I'd keep the proposed change above anyway as seems sane and more logically correct.

Change 891498 had a related patch set uploaded (by Slyngshede; author: Slyngshede):

[operations/software/spicerack@master] Icinga: Service should also be marked as failed on warnings.

https://gerrit.wikimedia.org/r/891498

Change 891498 merged by jenkins-bot:

[operations/software/spicerack@master] Icinga: Service should also be marked as failed on warnings.

https://gerrit.wikimedia.org/r/891498

Volans triaged this task as High priority.Feb 23 2023, 10:19 AM

Thanks all for the quick response to this task, everyone!
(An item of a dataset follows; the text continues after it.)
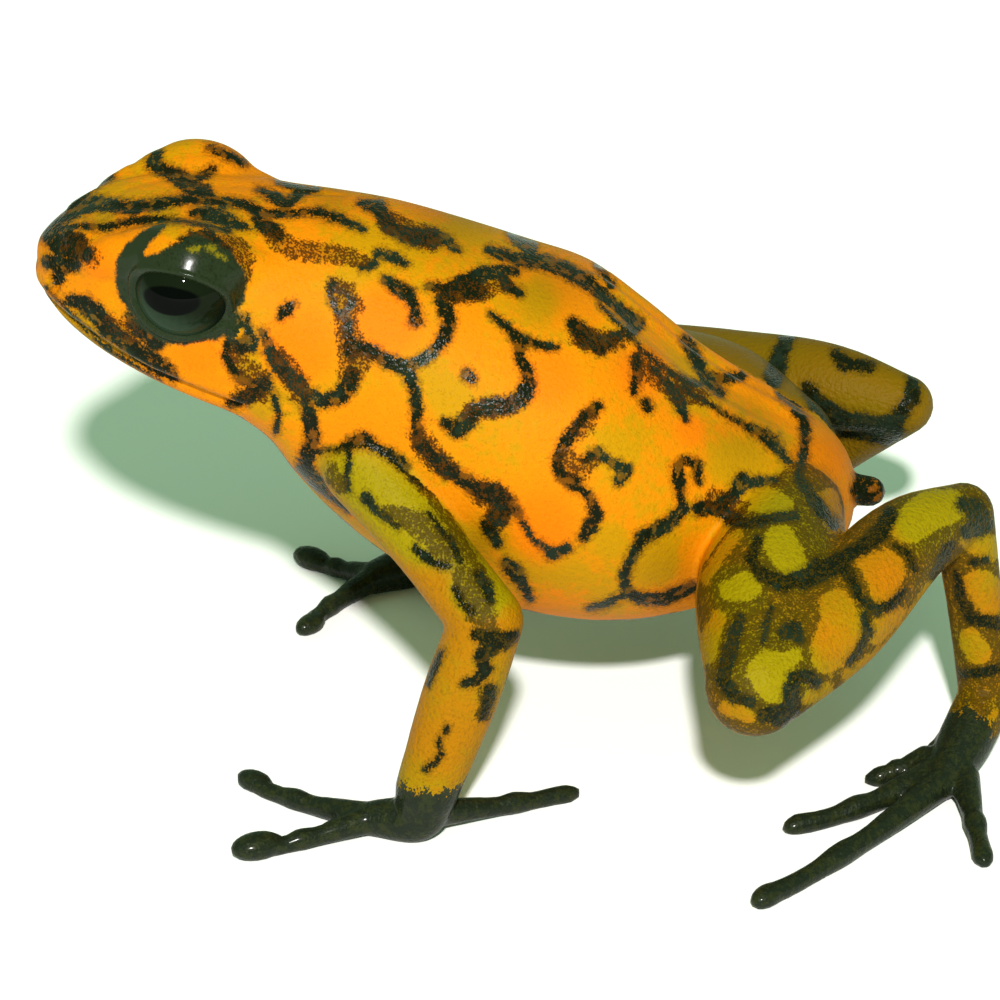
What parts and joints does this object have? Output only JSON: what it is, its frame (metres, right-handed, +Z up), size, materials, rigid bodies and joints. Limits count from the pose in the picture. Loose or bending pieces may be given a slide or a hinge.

@ssingh did you complete manually all the steps missed by the reimage because of this failure?

I did not run any manual steps other than checking if the Icinga status was OK; checking if the downtime was removed automatically (which it was); and I guess the only thing that was left was the Netbox data step? In such a case, if the Puppet run did finish successfully and it was a reimage (such as this), what steps should be run manually? I assumed that since none of the data changed, I could leave it like this but I guess I was wrong!

@ssingh just run the Netbox script https://netbox.wikimedia.org/extras/scripts/interface_automation.ImportPuppetDB/ against the reimaged host (checking the commit changes checkbox) and you should be good to go.

FYI the fix is about to be released to prod.

@ssingh just run the Netbox script https://netbox.wikimedia.org/extras/scripts/interface_automation.ImportPuppetDB/ against the reimaged host (checking the commit changes checkbox) and you should be good to go.

FYI the fix is about to be released to prod.

Thank you and done! And thanks for the quick fix!

Volans claimed this task.

This is now deployed, you can resume your reimages. Sorry for the trouble.

Change 891494 merged by jenkins-bot:

[operations/software/spicerack@master] Icinga: Handle edge case where status is not optimal

https://gerrit.wikimedia.org/r/891494

Confirming that I did a new reimage and it completed successfully. Thanks everyone who worked on this to resolve it so quickly.